El greenwashing es el síntoma más visible de esta distorsión. Bajo su influencia, la sostenibilidad se transforma en un simulacro, una identidad que se compra, no una práctica que se construye. Grandes empresas declaran amor al planeta mientras externalizan contaminación, vulneran derechos laborales o deslocalizan costes sociales a los territorios más empobrecidos. Esta lógica vacía de sentido lo sostenible y lo convierte en una operación cosmética.
Y lo más grave es que esta desfiguración del concepto termina debilitando la confianza social en la sostenibilidad como horizonte legítimo. Cuando todo se etiqueta como “verde”, lo verde deja de significar algo. Es entonces cuando los valores deben volver a ocupar el centro del discurso y de la práctica.

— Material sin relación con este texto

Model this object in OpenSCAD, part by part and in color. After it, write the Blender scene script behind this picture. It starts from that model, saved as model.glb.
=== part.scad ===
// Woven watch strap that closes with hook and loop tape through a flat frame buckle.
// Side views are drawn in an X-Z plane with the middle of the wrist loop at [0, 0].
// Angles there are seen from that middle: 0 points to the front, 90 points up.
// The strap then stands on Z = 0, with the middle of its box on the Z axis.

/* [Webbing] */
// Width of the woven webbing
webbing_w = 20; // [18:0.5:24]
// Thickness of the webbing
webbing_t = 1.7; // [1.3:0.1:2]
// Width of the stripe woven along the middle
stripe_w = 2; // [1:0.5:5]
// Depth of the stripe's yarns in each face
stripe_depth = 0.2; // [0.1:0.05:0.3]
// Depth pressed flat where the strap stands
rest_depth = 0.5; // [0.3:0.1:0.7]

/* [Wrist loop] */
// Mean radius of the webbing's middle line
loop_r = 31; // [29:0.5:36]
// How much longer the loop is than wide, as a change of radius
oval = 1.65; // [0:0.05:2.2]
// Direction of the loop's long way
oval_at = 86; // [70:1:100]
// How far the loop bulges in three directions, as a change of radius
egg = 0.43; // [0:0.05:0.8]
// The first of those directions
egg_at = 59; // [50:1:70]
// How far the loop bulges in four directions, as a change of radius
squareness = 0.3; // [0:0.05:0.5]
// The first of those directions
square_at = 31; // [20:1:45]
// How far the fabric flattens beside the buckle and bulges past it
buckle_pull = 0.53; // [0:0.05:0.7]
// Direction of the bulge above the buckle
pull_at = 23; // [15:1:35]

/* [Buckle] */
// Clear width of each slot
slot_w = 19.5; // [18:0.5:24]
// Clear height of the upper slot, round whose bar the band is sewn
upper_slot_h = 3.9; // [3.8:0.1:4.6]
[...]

Si los valores son el sustrato de una sostenibilidad auténtica, entonces la educación es el terreno donde se siembran. No basta con enseñar a reciclar o calcular huellas de carbono; es necesario formar personas críticas, conscientes, comprometidas con su comunidad y capaces de actuar éticamente frente a los desafíos globales. La sostenibilidad no es una asignatura más: es una forma de habitar el mundo.
En este sentido, las universidades, las escuelas, los espacios culturales y comunitarios deben recuperar su rol como laboratorios éticos de futuro. No se trata solo de transmitir conocimiento, sino de cultivar sentido, desarrollar pensamiento crítico y reforzar una conciencia colectiva que entienda que los problemas sociales.

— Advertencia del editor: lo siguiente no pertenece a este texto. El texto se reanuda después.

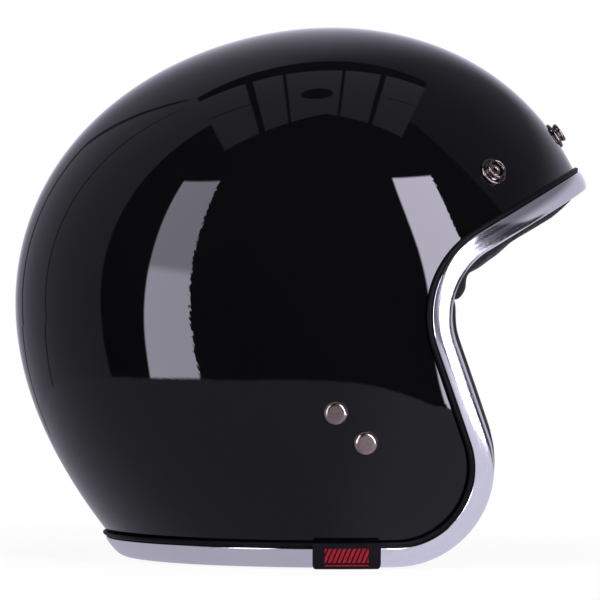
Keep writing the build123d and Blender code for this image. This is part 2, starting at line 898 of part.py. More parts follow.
def make_keeper_stud():
    base = strap_floor + strap_thickness
    post_top = base + fold_height - keeper_base_height
    return Pos(strap_x, keeper_y, base) * turned([
        (0, 0), (keeper_base_radius, 0), (keeper_base_radius, keeper_base_height),
        (keeper_post_radius, keeper_base_height), (keeper_post_radius, post_top - base),
        (0, post_top - base),
    ])


def make_keeper_cap():
    # Socket below the strap, neck through it, and a domed cap above
    low = keeper_base_height + keeper_post_gap
    under = fold_height
    roof = under - keeper_neck_gap
    ceiling = under - keeper_base_height + keeper_roof_gap
    inner = keeper_post_radius + keeper_post_gap
    over = under + strap_thickness + keeper_neck_gap
    profile = Polyline(
        (inner, low), (keeper_cap_radius, low), (keeper_cap_radius, roof),
        (keeper_neck_radius, roof), (keeper_neck_radius, over), (keeper_cap_radius, over),
        (keeper_cap_radius, over + keeper_cap_edge),
        (keeper_cap_flat_radius, over + keeper_cap_height),
        (0, over + keeper_cap_height), (0, ceiling), (inner, ceiling), close=True,
    )
    cap = revolve(Plane.XZ * make_face(profile), Axis.Z)
    return Pos(strap_x, keeper_y, strap_floor + strap_thickness) * cap


def make_ring(bar_z):
    # A D of round wire: the straight bar in the strap's loop, the bow towards the middle
    reach = strap_width / 2 + ring_clear + ring_wire / 2
    corner = ring_corner
    bow = ThreePointArc((reach, -ring_leg), (0, -ring_leg - reach), (-reach, -ring_leg))
    edges = [
        Line((-reach + corner, 0), (reach - corner, 0)),
        ThreePointArc(
            (reach - corner, 0), around(reach - corner, -corner, corner, 45), (reach, -corner)
        ),
        Line((reach, -corner), (reach, -ring_leg)),
        bow,
        Line((-reach, -ring_leg), (-reach, -corner)),
        ThreePointArc(
            (-reach, -corner), around(-reach + corner, -corner, corner, 135), (-reach + corner, 0)
        ),
    ]
    loop = Wire([edge.edge() for edge in edges])
    start = Plane(origin=(-reach + corner, 0, 0), z_dir=(1, 0, 0))
    ring = sweep(start * Circle(ring_wire / 2), path=loop)
    return Pos(strap_x, ring_bar_y, bar_z) * Rot(ring_tilt, 0, 0) * ring


def write(name, shape):
    export_step(shape, f"parts/{name}.step")


def main():
    os.makedirs("parts", exist_ok=True)
    rivet_planes = [on_shell(x, z, side) for side in (-1, 1) for x, z in rivet_places()]
    snap_planes = [on_shell(*place) for place in snap_places()]
    depth = 2 * (shell_wall + overrun)
    holes = [plane.location * Cylinder(rivet_hole_radius, depth) for plane in rivet_planes]
    holes += [plane.location * Cylinder(snap_hole_radius, depth) for plane in snap_planes]
    write("outer_shell", make_outer_shell(holes))
    write("trim_rubber", rim_ring(rubber_profile()))
    write("trim_chrome", rim_ring(strip_profile()))
    write("side_tag", make_side_tag())
    write("foam_liner", make_foam_liner())
    write("crown_liner", make_crown_liner())
    write("brow_pad", make_brow_pad())
    write("neck_pad", make_neck_pad())

    def write_pair(name, left):
        write(f"{name}_left", left)
        write(f"{name}_right", mirror(left, about=Plane.XZ))

    write_pair("cheek_pad", make_cheek_pad())
    write_pair("cheek_board", make_cheek_board())
    write_pair("anchor_plate", make_anchor_plate())
    write_pair("strap_root", make_strap_root())
    write("strap_rivets", Compound([plane.location * make_rivet() for plane in rivet_planes]))
    washer = Pos(0, 0, -plate_inner - seat_gap - rivet_washer_thickness) * ring_washer(
        rivet_washer_radius, rivet_hole_radius, rivet_washer_thickness
    )
    write("rivet_washers", Compound([plane.location * washer for plane in rivet_planes]))
    write("snap_studs", Compound([plane.location * make_snap_stud() for plane in snap_planes]))
    write("snap_eyelets", Compound([plane.location * make_snap_eyelet() for plane in snap_planes]))
    washer = Pos(0, 0, -shell_wall - seat_gap - snap_washer_thickness) * ring_washer(
        snap_washer_radius, snap_hole_radius, snap_washer_thickness
    )
    write("snap_washers", Compound([plane.location * washer for plane in snap_planes]))
    stud_planes = board_stud_planes(-1) + board_stud_planes(1)
    write("board_studs", Compound([plane.location * make_board_stud() for plane in stud_planes]))
    write("strap_left", make_short_strap())
    write("strap_right", make_long_strap())
    write("strap_right_end", make_folded_end())
    write("d_ring_lower", make_ring(lower_bar_z))
    write("d_ring_upper", make_ring(upper_bar_z))
    write("keeper_stud", make_keeper_stud())
    write("keeper_cap", make_keeper_cap())
    print("strap fold at the edge:", round(hinge_y, 3), round(strap_mid_z, 3), round(strap_x, 3))
    print("ring bars:", round(ring_bar_y, 3), round(lower_bar_z, 3), round(upper_bar_z, 3))
    print("end fold:", round(end_pivot_y, 3), round(fold_upper_z + strap_thickness / 2, 3))
    for place in snap_places():
        plane = on_shell(*place)
        middle = (snap_waist_top + snap_stud_height) / 2
        stud = plane.origin + plane.z_dir * middle
        print("snap:", [round(v, 4) for v in stud], [round(v, 5) for v in plane.z_dir])


main()
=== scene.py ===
import json
import math

import bmesh
import bpy
from mathutils import Matrix, Vector

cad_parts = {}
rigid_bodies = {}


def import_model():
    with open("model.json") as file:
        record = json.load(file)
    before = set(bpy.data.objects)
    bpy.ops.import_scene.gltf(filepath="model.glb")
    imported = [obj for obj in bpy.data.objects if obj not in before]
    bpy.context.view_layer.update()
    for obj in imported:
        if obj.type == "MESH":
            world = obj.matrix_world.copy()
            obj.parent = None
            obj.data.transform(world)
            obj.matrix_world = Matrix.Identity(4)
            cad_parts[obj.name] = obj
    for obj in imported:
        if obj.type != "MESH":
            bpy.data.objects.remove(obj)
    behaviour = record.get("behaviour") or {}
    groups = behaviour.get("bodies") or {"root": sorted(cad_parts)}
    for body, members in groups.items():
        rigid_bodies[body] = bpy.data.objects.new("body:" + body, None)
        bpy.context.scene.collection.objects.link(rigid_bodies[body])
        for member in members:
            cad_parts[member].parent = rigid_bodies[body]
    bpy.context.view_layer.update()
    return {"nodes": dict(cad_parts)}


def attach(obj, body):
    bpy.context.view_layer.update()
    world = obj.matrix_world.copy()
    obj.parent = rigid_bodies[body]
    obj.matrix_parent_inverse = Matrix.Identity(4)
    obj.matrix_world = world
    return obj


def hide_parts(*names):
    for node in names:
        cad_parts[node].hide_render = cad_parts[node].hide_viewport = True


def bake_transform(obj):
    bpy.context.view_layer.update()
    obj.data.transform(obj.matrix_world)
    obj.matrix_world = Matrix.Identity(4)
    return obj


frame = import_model()
nodes = frame["nodes"]
scene = bpy.context.scene
mm = 0.001
print("frame loaded,", len(nodes), "nodes")

# The shell: a radius in every direction from one middle point, made oval by shares of it
shell = {
    "radius": 146.5 * mm,
    "halfWidth": 116 * mm,
    "wall": 4 * mm,
    "middle": Vector((8.55 * mm, 0, 105 * mm)),
    "edgeZ": 2.9 * mm,
    "ovalShare": -0.042,
    "leanShare": -0.020,
    "browShare": -0.027,
    "crownShare": 0.029,
    "lowSideShare": -0.095,
    "bellyShare": 0.061,
    "templeShare": 0.014,
    "detail": 7,  # icosphere subdivisions
}
# Its edge in the side view: straight brow, round eye port, round jaw, flat bottom
edge = {
    "browAngle": 31.0,
    "eyeX": shell["middle"].x + 95.4 * mm,
    "eyeZ": shell["middle"].z + 10.4 * mm,
    "eyeRadius": 37 * mm,
    "jawX": shell["middle"].x + 35 * mm,
    "jawZ": shell["edgeZ"] + 43 * mm,
    "jawRadius": 43 * mm,
}


def turn(angle):
    return math.cos(math.radians(angle)), math.sin(math.radians(angle))


def around(x, z, radius, angle):
    level, rise = turn(angle)
    return x + radius * level, z + radius * rise


def radiusAlong(d):
    cos2, sin2 = d.x * d.x - d.z * d.z, 2 * d.x * d.z
    cos3, sin3 = d.x * cos2 - d.z * sin2, d.x * sin2 + d.z * cos2
    sideView = (shell["ovalShare"] * cos2 + shell["leanShare"] * sin2
                + shell["browShare"] * cos3 + shell["crownShare"] * sin3)
    side = (shell["lowSideShare"] * d.z + shell["bellyShare"] * d.z * d.z
            + shell["templeShare"] * (1 - d.y * d.y))
    oval = shell["radius"] * (1 + sideView + d.y * d.y * side)
    return oval + (shell["halfWidth"] - shell["radius"]) * d.y * d.y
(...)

La sostenibilidad no puede seguir siendo un lenguaje vacío, ni una moda corporativa, ni una excusa para lavar culpas. Tiene que convertirse en una práctica radicalmente coherente, que parta de los territorios, escuche a las comunidades, y esté sostenida en valores que trasciendan la rentabilidad o el corto plazo.

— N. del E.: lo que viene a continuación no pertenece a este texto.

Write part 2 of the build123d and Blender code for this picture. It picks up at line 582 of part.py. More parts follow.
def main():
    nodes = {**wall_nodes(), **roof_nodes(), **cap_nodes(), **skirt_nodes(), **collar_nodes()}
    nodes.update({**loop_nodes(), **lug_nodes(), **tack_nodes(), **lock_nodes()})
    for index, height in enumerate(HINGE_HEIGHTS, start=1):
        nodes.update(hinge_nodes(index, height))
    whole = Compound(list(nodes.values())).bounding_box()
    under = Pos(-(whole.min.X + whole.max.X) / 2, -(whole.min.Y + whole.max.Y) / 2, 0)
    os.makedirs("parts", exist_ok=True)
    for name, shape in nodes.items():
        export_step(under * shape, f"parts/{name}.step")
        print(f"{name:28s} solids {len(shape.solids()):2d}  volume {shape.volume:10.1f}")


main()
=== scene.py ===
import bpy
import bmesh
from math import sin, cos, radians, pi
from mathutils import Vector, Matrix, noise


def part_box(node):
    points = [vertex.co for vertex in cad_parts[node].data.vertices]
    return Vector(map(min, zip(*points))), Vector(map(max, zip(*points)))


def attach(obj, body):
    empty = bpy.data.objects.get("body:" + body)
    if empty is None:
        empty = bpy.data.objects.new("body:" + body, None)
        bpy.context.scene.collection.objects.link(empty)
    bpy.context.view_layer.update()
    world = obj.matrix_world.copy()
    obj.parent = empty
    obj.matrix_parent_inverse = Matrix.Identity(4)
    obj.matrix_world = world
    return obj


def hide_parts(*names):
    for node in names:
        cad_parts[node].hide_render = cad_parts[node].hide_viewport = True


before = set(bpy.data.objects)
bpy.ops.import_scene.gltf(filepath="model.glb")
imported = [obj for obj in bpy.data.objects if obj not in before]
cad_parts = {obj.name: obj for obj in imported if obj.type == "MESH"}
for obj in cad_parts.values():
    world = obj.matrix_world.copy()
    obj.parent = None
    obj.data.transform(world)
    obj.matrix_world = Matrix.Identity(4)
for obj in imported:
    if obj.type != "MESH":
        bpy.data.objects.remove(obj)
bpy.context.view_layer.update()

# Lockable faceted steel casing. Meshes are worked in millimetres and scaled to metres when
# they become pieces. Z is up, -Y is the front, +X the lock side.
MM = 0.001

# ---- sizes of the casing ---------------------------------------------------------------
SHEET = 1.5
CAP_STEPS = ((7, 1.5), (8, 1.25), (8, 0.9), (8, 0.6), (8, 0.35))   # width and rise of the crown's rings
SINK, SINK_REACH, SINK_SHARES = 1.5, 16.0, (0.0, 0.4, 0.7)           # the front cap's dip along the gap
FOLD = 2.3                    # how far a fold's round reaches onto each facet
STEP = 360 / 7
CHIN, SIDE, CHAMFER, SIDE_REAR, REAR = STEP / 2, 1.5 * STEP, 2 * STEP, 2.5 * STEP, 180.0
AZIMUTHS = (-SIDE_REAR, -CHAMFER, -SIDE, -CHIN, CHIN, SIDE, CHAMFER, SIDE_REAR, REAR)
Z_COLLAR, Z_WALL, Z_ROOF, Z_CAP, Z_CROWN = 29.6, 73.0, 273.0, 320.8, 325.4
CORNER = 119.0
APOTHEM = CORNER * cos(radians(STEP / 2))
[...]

Recuperar los valores humanísticos en este contexto no es un gesto romántico: es una forma de resistencia cultural y de construcción política. Porque en última instancia, sólo aquello que se sostiene con justicia, con dignidad y con solidaridad merece realmente ser sostenido.
La sostenibilidad, tal como se plantea hoy en muchos espacios, ha sido reducida a una especie de manual técnico desprovisto de alma. Nos hemos acostumbrado a escuchar términos como “carbono neutro”, “energía limpia”, “economía circular”, sin preguntarnos qué hay detrás de esos discursos. Pero un futuro sostenible no se construye solo con paneles solares, se construye con personas. Con relaciones. Con valores.
Recuperar la dimensión humanística de la sostenibilidad no es un ejercicio teórico, es una urgencia práctica. Porque las transiciones ecológicas que no contemplan la justicia social fracasan, o peor aún, generan nuevas formas de exclusión y resentimiento. Si el desarrollo verde excluye a los mismos que fueron marginados por el desarrollo tradicional, entonces estamos repitiendo los mismos errores con otro color de pintura.
Humanizar lo sostenible significa mirar más allá del dato, del gráfico y del KPI. Significa preguntarse por el sentido profundo de nuestras decisiones: ¿Para quién estamos construyendo ese futuro? ¿Quiénes quedan fuera del relato? ¿Qué valores se priorizan y cuáles se sacrifican? Significa también reconocer que el bienestar humano y el del planeta no son opuestos, sino que se necesitan mutuamente para perdurar.
Y es ahí donde los valores humanísticos se vuelven clave: porque nos permiten pensar en común, convivir con el otro, cuidar lo compartido. Sin estos valores, cualquier promesa de sostenibilidad está condenada a ser efímera, desigual o directamente falsa.